Таким образом, если классический язык высшего общества ориентировался на придворный вкус, значительно ограничивающий языковое пространство, то новый революционный язык стремился вернуть то, что этим вкусом было отвергнуто. Будучи новым по сути, он должен был восприниматься как возвращение к народным истокам, к изначально свободной человеческой сущности. По этому поводу Талейран заявил: «Наш язык потерял много сильных выражений, изгнанных вкусом скорее слабым, чем тонким, надо их вернуть. Древние языки и некоторые из новых богаты сильными выражениями, которые вполне соответствуют современным нравам»[492]. Итак, языковая политика в годы революции была одной из важнейших мер создания новой Франции на исконно свободной основе.

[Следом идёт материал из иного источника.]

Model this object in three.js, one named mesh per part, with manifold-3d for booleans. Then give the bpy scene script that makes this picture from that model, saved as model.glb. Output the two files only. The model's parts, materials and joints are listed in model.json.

Другой мерой, призванной укрепить единство нации, была борьба Робеспьера против культа Разума и установление им культа Верховного существа. Отказ от дехристианизации Франции был продиктован Робеспьеру не столько собственными религиозными взглядами, сколько, как он полагал, общенародными интересами. «Я был плохим католиком, – говорил он, – но тем более я предан идеям нравственным, идеям политическим». И далее, вслед за Вольтером: «Если бы бога не было, его следовало бы выдумать». В атеизме Робеспьер видел проявление аристократизма, своего рода интеллектуальную игру элитарных умов, а в религии – глубокую связь с народом: «Атеизм аристократичен; идея “верховного существа”, охраняющего угнетенную невинность и карающего торжествующее преступление, – это народная идея»[493]. Культ Верховного существа должен был стать единственной общегосударственной религией. Свобода культов фактически отменялась под предлогом возможных заговоров. «Я опасаюсь, – говорил Робеспьер, – как бы заговорщики не извлекли из конституционной статьи о свободе культов средство уничтожить общественную свободу; я опасаюсь, как бы эти люди, пожелавшие образовать контрреволюционные ассоциации, не скрыли их под религиозной формой»[494]. И хотя Робеспьеру не удалось формально декретировать отмену статьи о свободе вероисповедания, тем не менее, как показал А. Олар, «культ Верховного существа был настоящей государственной религией»[495].